### Stated goal
Where a line holds "JSON", copy it.

[Data records]

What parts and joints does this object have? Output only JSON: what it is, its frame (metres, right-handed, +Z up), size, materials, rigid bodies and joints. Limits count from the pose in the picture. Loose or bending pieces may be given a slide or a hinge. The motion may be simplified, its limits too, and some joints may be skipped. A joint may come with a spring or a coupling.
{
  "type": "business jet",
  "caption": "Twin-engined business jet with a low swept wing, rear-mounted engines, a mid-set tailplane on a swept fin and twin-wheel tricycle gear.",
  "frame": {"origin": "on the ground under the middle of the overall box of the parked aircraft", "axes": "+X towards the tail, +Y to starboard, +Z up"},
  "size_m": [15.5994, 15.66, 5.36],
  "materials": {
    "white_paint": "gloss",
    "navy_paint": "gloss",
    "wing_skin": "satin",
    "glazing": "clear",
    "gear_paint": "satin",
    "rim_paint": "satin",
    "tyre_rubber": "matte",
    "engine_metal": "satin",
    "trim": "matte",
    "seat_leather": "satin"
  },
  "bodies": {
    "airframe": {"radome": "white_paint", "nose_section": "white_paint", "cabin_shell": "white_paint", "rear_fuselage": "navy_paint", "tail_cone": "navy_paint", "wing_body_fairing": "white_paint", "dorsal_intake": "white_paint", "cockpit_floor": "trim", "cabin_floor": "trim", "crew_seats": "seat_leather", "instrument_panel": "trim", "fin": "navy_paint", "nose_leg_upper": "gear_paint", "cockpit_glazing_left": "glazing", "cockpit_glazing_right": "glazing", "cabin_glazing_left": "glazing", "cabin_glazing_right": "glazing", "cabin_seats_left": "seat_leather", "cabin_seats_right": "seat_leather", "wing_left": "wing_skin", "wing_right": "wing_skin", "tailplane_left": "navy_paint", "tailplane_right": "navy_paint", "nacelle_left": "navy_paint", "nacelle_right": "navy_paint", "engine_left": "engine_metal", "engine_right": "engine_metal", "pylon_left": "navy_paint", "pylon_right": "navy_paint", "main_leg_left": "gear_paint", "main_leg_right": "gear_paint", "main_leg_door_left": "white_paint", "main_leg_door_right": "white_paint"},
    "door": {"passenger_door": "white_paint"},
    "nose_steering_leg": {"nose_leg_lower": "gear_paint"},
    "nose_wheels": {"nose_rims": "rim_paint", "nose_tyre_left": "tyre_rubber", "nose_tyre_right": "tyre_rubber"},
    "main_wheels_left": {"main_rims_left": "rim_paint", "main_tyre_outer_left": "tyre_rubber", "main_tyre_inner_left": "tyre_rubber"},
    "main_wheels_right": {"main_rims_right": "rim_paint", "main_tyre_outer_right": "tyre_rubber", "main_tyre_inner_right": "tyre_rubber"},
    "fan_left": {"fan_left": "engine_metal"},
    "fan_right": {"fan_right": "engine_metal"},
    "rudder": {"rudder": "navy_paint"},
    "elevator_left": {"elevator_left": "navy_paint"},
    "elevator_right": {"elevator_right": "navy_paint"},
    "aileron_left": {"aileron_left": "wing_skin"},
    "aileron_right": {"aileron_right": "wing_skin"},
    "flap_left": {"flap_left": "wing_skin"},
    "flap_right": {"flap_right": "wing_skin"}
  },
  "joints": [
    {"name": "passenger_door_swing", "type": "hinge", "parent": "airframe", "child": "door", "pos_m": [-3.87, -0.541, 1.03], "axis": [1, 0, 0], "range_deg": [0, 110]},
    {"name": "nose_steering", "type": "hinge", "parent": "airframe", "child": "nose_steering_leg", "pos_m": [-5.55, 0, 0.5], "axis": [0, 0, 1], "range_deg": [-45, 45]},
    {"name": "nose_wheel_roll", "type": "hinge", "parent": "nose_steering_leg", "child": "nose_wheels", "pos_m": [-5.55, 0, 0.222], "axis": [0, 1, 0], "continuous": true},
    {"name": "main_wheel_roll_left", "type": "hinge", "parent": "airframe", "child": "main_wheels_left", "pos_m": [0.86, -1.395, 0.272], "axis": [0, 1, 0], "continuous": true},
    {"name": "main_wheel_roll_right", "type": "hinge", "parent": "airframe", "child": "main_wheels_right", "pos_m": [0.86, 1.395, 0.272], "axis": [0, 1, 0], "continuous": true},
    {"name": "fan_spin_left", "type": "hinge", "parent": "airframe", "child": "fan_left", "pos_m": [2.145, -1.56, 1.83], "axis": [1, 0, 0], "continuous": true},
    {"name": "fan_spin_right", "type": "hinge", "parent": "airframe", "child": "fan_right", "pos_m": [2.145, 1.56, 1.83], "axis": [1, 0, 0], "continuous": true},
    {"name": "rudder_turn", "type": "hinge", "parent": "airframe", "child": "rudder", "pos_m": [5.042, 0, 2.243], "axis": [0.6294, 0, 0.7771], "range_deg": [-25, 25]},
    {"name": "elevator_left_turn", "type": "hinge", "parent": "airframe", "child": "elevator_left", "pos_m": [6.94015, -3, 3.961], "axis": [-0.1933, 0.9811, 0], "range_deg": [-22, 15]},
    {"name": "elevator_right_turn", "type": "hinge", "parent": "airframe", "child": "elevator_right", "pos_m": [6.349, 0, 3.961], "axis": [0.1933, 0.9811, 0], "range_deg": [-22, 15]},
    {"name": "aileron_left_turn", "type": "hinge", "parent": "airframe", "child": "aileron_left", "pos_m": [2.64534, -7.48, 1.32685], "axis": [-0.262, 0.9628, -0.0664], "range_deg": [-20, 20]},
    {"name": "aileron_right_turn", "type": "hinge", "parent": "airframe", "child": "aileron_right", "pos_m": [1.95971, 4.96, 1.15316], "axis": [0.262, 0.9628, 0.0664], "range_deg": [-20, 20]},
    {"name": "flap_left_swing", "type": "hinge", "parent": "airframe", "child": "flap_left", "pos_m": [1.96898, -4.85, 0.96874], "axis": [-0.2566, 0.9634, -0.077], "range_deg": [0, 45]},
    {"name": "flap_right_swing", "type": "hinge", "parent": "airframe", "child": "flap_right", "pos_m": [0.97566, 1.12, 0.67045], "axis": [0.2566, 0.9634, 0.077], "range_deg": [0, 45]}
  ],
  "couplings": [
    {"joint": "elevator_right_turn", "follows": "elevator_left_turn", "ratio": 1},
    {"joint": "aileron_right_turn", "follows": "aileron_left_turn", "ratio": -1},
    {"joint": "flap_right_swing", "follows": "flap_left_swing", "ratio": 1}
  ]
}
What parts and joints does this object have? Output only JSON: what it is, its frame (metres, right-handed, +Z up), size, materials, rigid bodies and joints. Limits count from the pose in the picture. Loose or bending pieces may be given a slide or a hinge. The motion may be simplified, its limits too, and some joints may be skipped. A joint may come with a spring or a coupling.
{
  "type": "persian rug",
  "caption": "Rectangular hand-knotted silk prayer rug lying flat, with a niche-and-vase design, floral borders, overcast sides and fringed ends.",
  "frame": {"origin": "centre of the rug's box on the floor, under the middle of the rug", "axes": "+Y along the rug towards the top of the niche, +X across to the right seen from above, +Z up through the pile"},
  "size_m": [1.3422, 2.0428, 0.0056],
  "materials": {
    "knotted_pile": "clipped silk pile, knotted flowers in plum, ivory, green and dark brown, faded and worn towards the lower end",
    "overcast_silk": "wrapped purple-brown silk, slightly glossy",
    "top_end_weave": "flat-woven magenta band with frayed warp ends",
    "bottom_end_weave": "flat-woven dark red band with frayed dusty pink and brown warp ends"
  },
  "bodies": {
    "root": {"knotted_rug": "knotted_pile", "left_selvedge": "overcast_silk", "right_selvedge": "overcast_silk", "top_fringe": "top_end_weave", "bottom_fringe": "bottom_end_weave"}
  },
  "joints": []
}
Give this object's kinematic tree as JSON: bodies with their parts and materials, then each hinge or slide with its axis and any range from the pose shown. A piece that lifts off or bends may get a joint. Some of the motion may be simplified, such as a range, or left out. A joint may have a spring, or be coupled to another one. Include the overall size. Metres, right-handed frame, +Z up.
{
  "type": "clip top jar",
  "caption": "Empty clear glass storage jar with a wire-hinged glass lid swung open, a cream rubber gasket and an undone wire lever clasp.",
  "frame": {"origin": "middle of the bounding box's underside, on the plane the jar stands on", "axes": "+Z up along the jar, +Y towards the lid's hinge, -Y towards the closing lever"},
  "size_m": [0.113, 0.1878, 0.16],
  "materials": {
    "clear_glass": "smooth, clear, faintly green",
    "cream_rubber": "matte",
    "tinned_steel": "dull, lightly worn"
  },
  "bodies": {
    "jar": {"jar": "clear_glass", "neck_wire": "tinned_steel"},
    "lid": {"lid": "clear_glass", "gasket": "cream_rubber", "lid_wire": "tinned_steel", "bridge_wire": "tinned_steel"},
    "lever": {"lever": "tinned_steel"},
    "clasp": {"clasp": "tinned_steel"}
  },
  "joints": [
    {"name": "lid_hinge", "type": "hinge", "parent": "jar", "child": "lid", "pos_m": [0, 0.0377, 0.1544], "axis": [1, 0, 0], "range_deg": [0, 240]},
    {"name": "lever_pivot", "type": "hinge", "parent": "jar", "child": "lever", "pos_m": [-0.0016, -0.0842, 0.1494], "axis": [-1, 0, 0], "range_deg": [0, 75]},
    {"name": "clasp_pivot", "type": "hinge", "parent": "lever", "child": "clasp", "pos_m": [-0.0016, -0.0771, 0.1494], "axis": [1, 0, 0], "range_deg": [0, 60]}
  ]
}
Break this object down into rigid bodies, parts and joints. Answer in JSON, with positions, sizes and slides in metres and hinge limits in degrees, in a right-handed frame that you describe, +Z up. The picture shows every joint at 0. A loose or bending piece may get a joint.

### Output for this task
What parts and joints does this object have? Output only JSON: what it is, its frame (metres, right-handed, +Z up), size, materials, rigid bodies and joints. Limits count from the pose in the picture. Loose or bending pieces may be given a slide or a hinge. The motion may be simplified, its limits too, and some joints may be skipped. A joint may come with a spring or a coupling.
What parts and joints does this object have? Output only JSON: what it is, its frame (metres, right-handed, +Z up), size, materials, rigid bodies and joints. Limits count from the pose in the picture. Loose or bending pieces may be given a slide or a hinge. The motion may be simplified, its limits too, and some joints may be skipped. A joint may come with a spring or a coupling.
Give this object's kinematic tree as JSON: bodies with their parts and materials, then each hinge or slide with its axis and any range from the pose shown. A piece that lifts off or bends may get a joint. Some of the motion may be simplified, such as a range, or left out. A joint may have a spring, or be coupled to another one. Include the overall size. Metres, right-handed frame, +Z up.
Break this object down into rigid bodies, parts and joints. Answer in JSON, with positions, sizes and slides in metres and hinge limits in degrees, in a right-handed frame that you describe, +Z up. The picture shows every joint at 0. A loose or bending piece may get a joint.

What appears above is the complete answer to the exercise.